As millennial investment apps boom designers are meeting the demand

While challenger investment platforms are reaching a new generation, there are plenty of design obstacles in the developing sector.

In March 2015, a month before it launched publicly, investment app Robinhood had a waitlist of around 700,000 people. By 2020, the US-based app had more than 13 million users. Co-founded in 2013 by Baiju Bhatt and Vladimir Tenev, the in-demand app offers commission-free trading in the hopes of levelling the financial playing field. “We’re on a mission to democratize finance for all,” its mission statement reads.

To meet its growing popularity, Robinhood revealed a new visual identity last year – a brightly-hued illustrative approach across all of its products, designed by New York-based studio Collins in collaboration with Robinhood’s internal design team. “We approached the project as reframing a driving need faced by Robinhood’s millennial audience – one they often don’t recognise or grapple with – into an unignorable opportunity,” Collins head of strategy Taamrat Amaize says.

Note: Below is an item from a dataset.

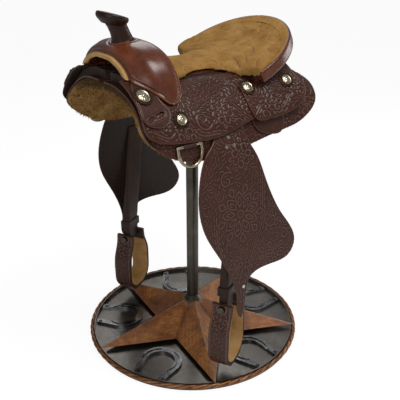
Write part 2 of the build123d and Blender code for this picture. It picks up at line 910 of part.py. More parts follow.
def fender():
    points = [(hinge_y + y * fender_drop, hinge_z - z * fender_drop) for y, z in fender_shares]
    outline = extrude(Plane.YZ * make_face(Spline(*points, periodic=True)), overrun)
    return fender_sheet() & outline - pin_hole(pin_diameter / 2 + run_clearance)


# Stirrup leathers, stirrups and their fastenings

bolt_z = stirrup_bottom + stirrup_bolt_height
loop_inner = roller_radius + seat_gap
loop_outer = loop_inner + leather


def stirrup_frame_at(side, rise=0):
    return Pos(side * stirrup_x, stirrup_y, stirrup_bottom + rise) * Rot(0, 0, stirrup_turn)


def strap_section(side, z, drift, turn, thick):
    top_x = fender_line_x(leather_top) - leather / 2 - seat_gap
    x = top_x + (stirrup_x - top_x) * drift
    y = hinge_y + (stirrup_y - hinge_y) * drift
    return Pos(side * x, y, z) * Rot(0, 0, turn) * Rectangle(thick, leather_width)


def stirrup_leather(side):
    eye_top = bolt_z + keeper_lift + keeper_height + seat_gap
    middle = (twist_top + eye_top) / 2
    drifts = [(leather_top - z) / (leather_top - eye_top) for z in (twist_top, middle)]
    thick = (leather + 2 * loop_outer) / 2
    upper = loft([strap_section(side, leather_top, 0, 0, leather),
                  strap_section(side, twist_top, drifts[0], 0, leather)], ruled=True)
    lower = loft([strap_section(side, twist_top, drifts[0], 0, leather),
                  strap_section(side, middle, drifts[1], stirrup_turn / 2, thick),
                  strap_section(side, eye_top, 1, stirrup_turn, 2 * loop_outer)], ruled=True)
    rise = eye_top - bolt_z
    eye = Rot(90, 0, 0) * Cylinder(loop_outer, leather_width)
    eye += Pos(0, 0, rise / 2) * Box(2 * loop_outer, leather_width, rise)
    eye -= Rot(90, 0, 0) * Cylinder(loop_inner, overrun)
    return upper + lower + stirrup_frame_at(side, stirrup_bolt_height) * eye


def keeper(side):
    wide = leather_width + 2 * keeper_gap
    deep = 2 * loop_outer + 2 * keeper_gap
    band = Box(deep + 2 * keeper_wall, wide + 2 * keeper_wall, keeper_height) - Box(deep, wide, keeper_height)
    return stirrup_frame_at(side, stirrup_bolt_height + keeper_lift + keeper_height / 2) * band


def stirrup_side(offset):
    half = stirrup_half_width - offset
    neck = stirrup_neck_half - offset
    top = stirrup_bolt_height + stirrup_top_margin
    return Spline((neck, top), (neck + 0.12 * (half - neck), 0.86 * top),
                  (0.86 * half + 0.14 * neck, 0.64 * top), (half, 0.38 * top), (0.9 * half, 0.16 * top),
                  (0.58 * half, 0.03 * top + offset), (0, offset),
                  tangents=((0, -1), (-1, 0)))


def stirrup_form(offset):
    side = stirrup_side(offset)
    face = make_face([side, Line(side @ 1, (0, (side @ 0).Y)), Line((0, (side @ 0).Y), side @ 0)])
    half = extrude(Plane.YZ * face, stirrup_band / 2, both=True)
    return half + mirror(half, about=Plane.XZ)


def bolt_bore(radius):
    return Pos(0, 0, stirrup_bolt_height) * Rot(90, 0, 0) * Cylinder(radius, overrun)


def stirrup_cover(side):
    shell = stirrup_form(0) - stirrup_form(stirrup_cover_thickness)
    return stirrup_frame_at(side) * (shell - bolt_bore(nut_width / 2 + wrench_room))


def stirrup_frame(side):
    outer = stirrup_cover_thickness + run_clearance
    shell = stirrup_form(outer) - stirrup_form(outer + stirrup_frame_thickness)
    return stirrup_frame_at(side) * (shell - bolt_bore(stirrup_bolt / 2 + run_clearance))


def stirrup_lining(side):
    outer = stirrup_cover_thickness + stirrup_frame_thickness + lining_gap
    shell = stirrup_form(outer) - stirrup_form(outer + stirrup_lining_thickness)
    height = lining_share * stirrup_bolt_height
    return stirrup_frame_at(side) * (shell & Pos(0, 0, height / 2) * Box(overrun, overrun, height))


def stirrup_bolt_set(side):
    reach = stirrup_neck_half - stirrup_cover_thickness + nut_clearance
    shank = Cylinder(stirrup_bolt / 2, 2 * reach + nut_height)
    roller = Cylinder(roller_radius, leather_width) - Cylinder(stirrup_bolt / 2 + run_clearance, overrun)
    nut = extrude(RegularPolygon(nut_width / 2, 6), nut_height / 2, both=True)
    rod = shank + Pos(0, 0, -reach - nut_height / 2) * nut + Pos(0, 0, reach + nut_height / 2) * nut
    place = stirrup_frame_at(side, stirrup_bolt_height) * Rot(90, 0, 0)
    return Compound(children=list((place * rod).solids()) + list((place * roller).solids()))


def fender_rivets():
    solids = []
    for y_share, z_share in rivet_shares:
        z = hinge_z - z_share * fender_drop
        place = Pos(fender_line_x(z), hinge_y + y_share * fender_drop, z) * Rot(0, fender_tilt(z), 0)
        lift = fender_thickness + rivet_head / 2 + run_clearance
        solids += (place * Pos(0, 0, lift) * Cylinder(rivet_radius, rivet_head)).solids()
    return Compound(children=list(solids))


bend_x = hinge_x + fender_flat * slope_dir[0]
bend_z = hinge_z + fender_flat * slope_dir[1]
fender_lean = (fender_foot_x - bend_x) / (bend_z - fender_foot_z)


def fender_line_x(z):
    if z > bend_z:
        return hinge_x - (hinge_z - z) * slope_dir[0] / slope_dir[1]
    return bend_x + (bend_z - z) * fender_lean


def fender_tilt(z):
    if z > bend_z:
        return hinge_angle
    return 90 - degrees(atan(fender_lean))


single = (base_plate, rim_band, rope_ring, star, horseshoes, post_tube, upper_bush, lower_bush,
          thrust_washer, swivel_spindle, spindle_retainer, bracket_plate, bracket_bolts, tree_bars,
          ground_seat, tree_fork, fork_cover, gullet_welt, horn_core, horn_wrap, horn_cap, seat,
          tree_cantle, cantle_back, cantle_roll, rosettes, conchos, hanger_pins, ring_clips)
paired = (fleece, skirt, seat_jockey, rear_jockey, rigging_plate, rear_rigging_tab, rigging_ring, fender,
          fender_rivets)
hanging = (stirrup_leather, keeper, stirrup_frame, stirrup_cover, stirrup_lining, stirrup_bolt_set)

for maker in single:
    keep(maker.__name__, maker())
for maker in paired:
    both(maker.__name__, maker())
for maker in hanging:
    keep(maker.__name__ + "_left", maker(1))
    keep(maker.__name__ + "_right", maker(-1))
for name, shape in parts.items():
    export_step(shape, "parts/" + name + ".step")
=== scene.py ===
import json
import math
import random

import bmesh
import bpy
import numpy as np
from mathutils import Matrix, Vector, kdtree
from mathutils.bvhtree import BVHTree


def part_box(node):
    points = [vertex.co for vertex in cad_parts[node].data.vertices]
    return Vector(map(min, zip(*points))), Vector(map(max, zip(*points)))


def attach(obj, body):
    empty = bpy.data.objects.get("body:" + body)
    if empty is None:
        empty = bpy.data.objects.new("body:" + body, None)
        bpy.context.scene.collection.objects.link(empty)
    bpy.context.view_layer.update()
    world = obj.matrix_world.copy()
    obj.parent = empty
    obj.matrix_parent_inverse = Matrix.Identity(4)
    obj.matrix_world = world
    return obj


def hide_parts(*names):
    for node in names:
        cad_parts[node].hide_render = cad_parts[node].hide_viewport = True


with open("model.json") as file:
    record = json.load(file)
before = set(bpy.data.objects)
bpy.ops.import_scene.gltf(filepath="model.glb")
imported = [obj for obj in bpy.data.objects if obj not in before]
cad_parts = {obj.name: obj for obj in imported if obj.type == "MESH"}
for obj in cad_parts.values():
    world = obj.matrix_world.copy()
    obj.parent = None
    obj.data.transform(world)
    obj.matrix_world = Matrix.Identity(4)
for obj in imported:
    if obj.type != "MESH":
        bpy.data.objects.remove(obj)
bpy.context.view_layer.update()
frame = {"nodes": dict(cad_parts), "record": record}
print("frame loaded")

mm = 0.001
bodyOf = {node: body for body, nodes in frame["record"]["behaviour"]["bodies"].items() for node in nodes}

# The saddle's arch, as the part has it: a flat crest, two round flanks, rocked along its length.
# The last four are the outer radii of the sheets that lie on it.
arch = {"centre": 592, "flat": 40, "rocker": 1500, "padLift": 20,
        "skirt": 165, "tab": 169.3, "seatJockey": 170.8, "rearJockey": 175.1}


# Small tools

def dress(obj, *materials):
    obj.data.materials.clear()
    for material in materials:
        obj.data.materials.append(material)


def finishPiece(obj, node):
    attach(obj, bodyOf[node])
    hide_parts(node)


def linked(name, data):
    obj = bpy.data.objects.new(name, data)
    bpy.context.scene.collection.objects.link(obj)
    return obj


def smoothShaded(mesh):
    mesh.polygons.foreach_set("use_smooth", [True] * len(mesh.polygons))


def newObject(name, bm):
    mesh = bpy.data.meshes.new(name)
    bm.to_mesh(mesh)
    bm.free()
    smoothShaded(mesh)
    return linked(name, mesh)


def applied(obj):
    graph = bpy.context.evaluated_depsgraph_get()
    graph.update()
    mesh = bpy.data.meshes.new_from_object(obj.evaluated_get(graph))
    obj.modifiers.clear()
    obj.data = mesh


def remeshed(obj, voxel):
    voxels = obj.modifiers.new("voxels", "REMESH")
    voxels.mode, voxels.voxel_size, voxels.use_smooth_shade = "VOXEL", voxel * mm, True
    applied(obj)


def nodeMesh(node):
    bm = bmesh.new()
    bm.from_mesh(frame["nodes"][node].data)
    bmesh.ops.remove_doubles(bm, verts=bm.verts, dist=0.02 * mm)
    bm.normal_update()
    return bm


def rimPoints(bm, sharp=42, step=1.0):
    points = []
    for edge in bm.edges:
        if len(edge.link_faces) == 2 and math.degrees(edge.calc_face_angle(0)) > sharp:
            a, b = edge.verts[0].co, edge.verts[1].co
            count = max(1, int((b - a).length / (step * mm)))
            points += [a.lerp(b, i / count) for i in range(count + 1)]
    return points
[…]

More specifically that audience comprises the “younger generations, marginalised populations, and those groups who have been side-lined from American financial engagement”, she says. Strategy has played a key part in the success of Robinhood, which exists in a complicated field.

Investment is often seen as complex and cut-off and while Robinhood’s democratising of wealth creation may be appealing in concept, engaging with an audience is a different matter. “The reality of human behaviour tells us that people may know what they need to do, but that doesn’t mean they’ll do it,” Amaize adds. “What does spur you into action is knowing why you need to act.”


A “financial advocate”

The new strategy centred upon power. “The act of engaging and participating in a system gives a person the ability and chance to shape outcomes,” Amaize says. “And isn’t that the very nature of investing? To invest is to imagine a brighter future.”

Robinhood’s position shifted from “financial services” to a “financial advocate”, she explains. “By actively participating in the financial system, they are exercising their power, the same as in any system – like voting in a political election.” This vision influenced the visual work, which sought make the financial system more relatable.


Collins creative director and partner Ben Crick says that Robinhood’s product is an antidote to the “intimidating mechanical experience of investing”. “Where traditional interfaces look something like an airplane cockpit – overwhelmingly complex with little hierarchy, designed for those already in the know – Robinhood’s app eases you into the experience,” he says.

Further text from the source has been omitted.